« Rien que des mots,
Des mots faciles, des mots fragiles,
C'était trop beau.
Des mots magiques, des mots tactiques,
Qui sonnent faux.
Encore des mots, toujours des mots ».
Des paroles, qui s'envolent, et la voix, de Dalida.
Comme ce bol, qui tombe au sol, et la soie, qui le guida.
L'émotion des mots, l'émoi de les dire, et moi ?
Emu je fus, à la lecture de ce petit roman de
Jeanne Benameur.
Etonnante, l'association de ces deux mots,
Jeanne Benameur, aucune lettre ne descend, quatre e, trois n, à létal du marché de Padipado, il y aurait-il un anagramme ?
Ame enrubannée j. L'âme enrubannée gît.
Et
la patience des traces, une contrepèterie ? La science des patrasses.
Patrasse, en patois provençal, haillon.
Il n'y a jamais de hasard, les mots résonnent, des rubans de haillons, vraiment de quoi faire gésir l'âme !
C'est pourquoi le tissu est au coeur du livre, il se livre, il cache, il découvre, il suggère, il enveloppe, il réchauffe, le corps et l'âme.
Vous êtes encore là ? Pas las, j'espère, si je vous perds, j'ai les nerfs, hélas !

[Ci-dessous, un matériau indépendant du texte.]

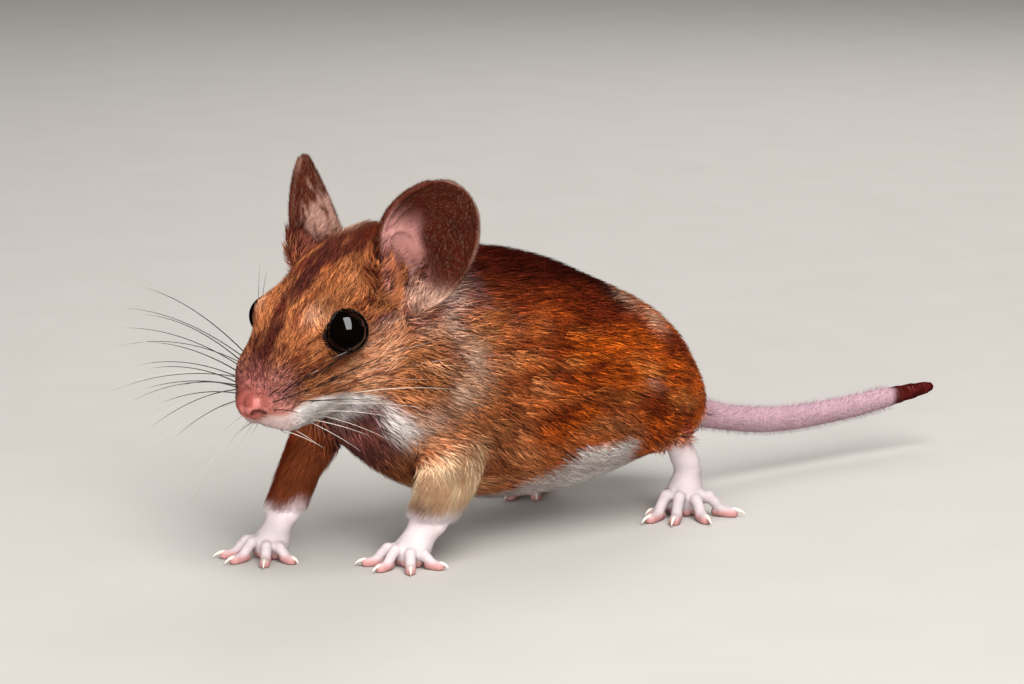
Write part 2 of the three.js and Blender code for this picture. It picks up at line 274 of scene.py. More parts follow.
def contour(grid, values, level=0.0):
    """The surface where a field has one value, as points and quads that face outward."""
    made = vdb.FloatGrid(float(values.max()))
    made.copyFromArray(np.ascontiguousarray(values), ijk=tuple(int(n) for n in grid.first))
    made.transform = vdb.createLinearTransform(voxelSize=grid.step)
    points, quads = made.convertToQuads(isovalue=level)
    a, b, c = (points[quads[:, k]].astype(float) for k in range(3))
    inside = np.einsum("ij,ij->", a, np.cross(b, c))
    return points.astype(float), quads if inside > 0 else quads[:, ::-1]


def running_mean(values, cells, axis):
    """Each value's mean with its neighbours up to so many cells away along an axis."""
    pad = [(0, 0)] * 3
    pad[axis] = (cells + 1, cells)
    total = np.cumsum(np.pad(values, pad, mode="edge"), axis=axis, dtype=np.float64)
    count = values.shape[axis]
    after = np.take(total, np.arange(2 * cells + 1, 2 * cells + 1 + count), axis=axis)
    before = np.take(total, np.arange(count), axis=axis)
    return ((after - before) / (2 * cells + 1)).astype(np.float32)


def blurred(values, cells, passes=3):
    for _ in range(passes):
        for axis in range(3):
            values = running_mean(values, cells, axis)
    return values


def softened(values, passes):
    """A light blur, each point with its next neighbours."""
    for _ in range(passes):
        for axis in range(3):
            lines = np.moveaxis(values, axis, 0)
            soft = lines.copy()
            soft[1:-1] = 0.5 * lines[1:-1] + 0.25 * (lines[:-2] + lines[2:])
            values = np.moveaxis(soft, 0, axis)
    return values


def refined(values):
    """Values on the coarse grid, spread to the fine one."""
    for axis in range(3):
        lines = np.moveaxis(values, axis, 0)
        fine = np.empty(((lines.shape[0] - 1) * FINER + 1, *lines.shape[1:]), np.float32)
        fine[::FINER] = lines
        for k in range(1, FINER):
            share = k / FINER
            fine[k::FINER] = lines[:-1] * (1 - share) + lines[1:] * share
        values = np.moveaxis(fine, 0, axis)
    return np.ascontiguousarray(values)


def soft_min(a, b, blend):
    near = np.maximum(blend - np.abs(a - b), 0) / blend
    return np.minimum(a, b) - near * near * blend / 4


def soft_max(a, b, blend):
    return -soft_min(-a, -b, blend)


# Shapes as distances -----------------------------------------------------------------------

def ellipsoid(at, radii, axes=np.eye(3)):
    """A stretched ball's distance, near enough close to its surface."""
    radii = np.array(radii, float)

    def distance(points):
        local = (points - at) @ axes.T
        scaled = np.linalg.norm(local / radii, axis=-1)
        steep = np.linalg.norm(local / radii**2, axis=-1)
        return scaled * (scaled - 1) / np.maximum(steep, 1e-6)

    return distance


def tapered(points_on, radii, blend=0.0):
    """The distance from a chain of round cones through points, each with its radius."""
    points_on = np.array(points_on, float)
    radii = np.broadcast_to(np.asarray(radii, float), len(points_on))

    def distance(points):
        total = None
        for a, b, ra, rb in zip(points_on[:-1], points_on[1:], radii[:-1], radii[1:]):
            along = b - a
            t = np.clip(((points - a) @ along) / (along @ along), 0, 1)
            gap = np.linalg.norm(points - a - t[..., None] * along, axis=-1) - (ra + (rb - ra) * t)
            if total is None:
                total = gap
            else:
                total = soft_min(total, gap, blend) if blend else np.minimum(total, gap)
        return total

    distance.low = (points_on - radii[:, None]).min(0)
    distance.high = (points_on + radii[:, None]).max(0)
    return distance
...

Revenons au bol, maladresse, la chute le casse, éclatement des souvenirs, les étapes de la vie qui ressurgissent, pas d'bol !
Surtout que c'est celle d'un analyste, psy pour les intimes, il va donc la disséquer sa vie, le Simon.
Revenons au livre, non, pas au contenu, au contenant. Facile à tenir, j'aime le petit format de chez
Actes Sud, de la hauteur, mais peu de largeur, les lignes ont peu de mots, les yeux n'ont pas besoin de se fatiguer, ça se lit sans faire d'effort, le confort du lecteur, j'apprécie cet effort.
La couverture est presque floue, on y devine des fleurs sur une branche d'arbre, on imagine un rose éclatant, et pourtant c'est sépia. L'évocation du passé, c'est sûr, un passé composé, mais y a des morceaux à recoller, un passé décomposé, tout à recomposer.
Louise et Mathieu, ses amis, vont s'en occuper, de la psychanalyse, et Lucie, la patiente, qui cherche son moi en s'allongeant sur le canapé, mais qui n'en a plus de patience, et disparaît, sans crier gare. Car, des années plus tard, ce n'est pas en train qu'elle part, mais en avion, et Simon la croise dans l'aéroport, lui en partance pour le Japon, il se met enfin en vacance, un choix assumé, ni bon ni mauvais, juste nippon.
Il n'y a jamais de hasard, le destin est écrit, le festin est décrit, parfois des crimes, et ça qui ment.
N'allez pas croire qu'ils vont se retrouver sur cet archipel, qui appelle, îles Yaeyama, y a il, bien sûr, mais elle, y a pas.
Non, il est seul, mais avec sa conscience, qui l'accompagne au bout du monde, au pays du soleil levant, la science des patrasses, son âme est en haillons,
la patience des traces, il en faudra, pour maîtriser les souvenirs, et faire disparaître ces empreintes que nulle neige ne peut recouvrir.
Là-bas, c'est tropique, du Cancer, le panier de crabes en pince pour sa mémoire, et il s'en pose des questions, mais ses hôtes, des petits vieux très charmants, vont apaiser ses tourments.
Lui est céramiste, il répare les objets brisés, mince, Simon n'a pas emporté les morceaux, c'est pas d'bol. Mais il cicatrise les blessures d'âme, avec sourire et silence, car les paroles s'envolent, mais les regards figent les souvenirs hagards.
Elle, collectionne les tissus anciens, et en toutes sortes d'étoffes, taille la douce soie et restaure les couleurs des sentiments, cachés par les stores occultes. C'est dans les voilages qu'on voit l'âge, et qu'on enveloppe les tissus de chair.
Jeanne Benameur distille les phrases, instille les émotions, d'une respiration tranquille mais sans en avoir l'air, avec adresse et délicatesse.
« La chute c'est fertile, la rupture crée.
La parole vraie, celle qui s'origine vraiment au plus profond de soi.
La rage, c'est de ne pas réussir à aimer ce qu'on désire.
L'âme, c'est un mouvement. Fugace. On l'atteint quand tout de notre être s'unifie pour pouvoir, dans un élan, se mêler enfin à tout ce qui n'est pas nous. »
Fugace, comme le saut de la raie Manta, qui prend le risque de quitter son eau pour sortir de son élément.
« L'élan qui rassemble tout », et qui permet « d'éclairer, un peu, chaque fois, l'obscur de notre vie ».
Une femme qui écrit la vie d'un homme, c'est émouvant.
Silence, ambiance, suggestion, réparation.
Des mots fragiles, des mots magiques, c'était trop beau.
Un style élégant et concis, avec récit et dialogues réunis, une unité dans l'espace et le temps.
L'âme enrubannée gît.
Un grand merci pour ce petit moment.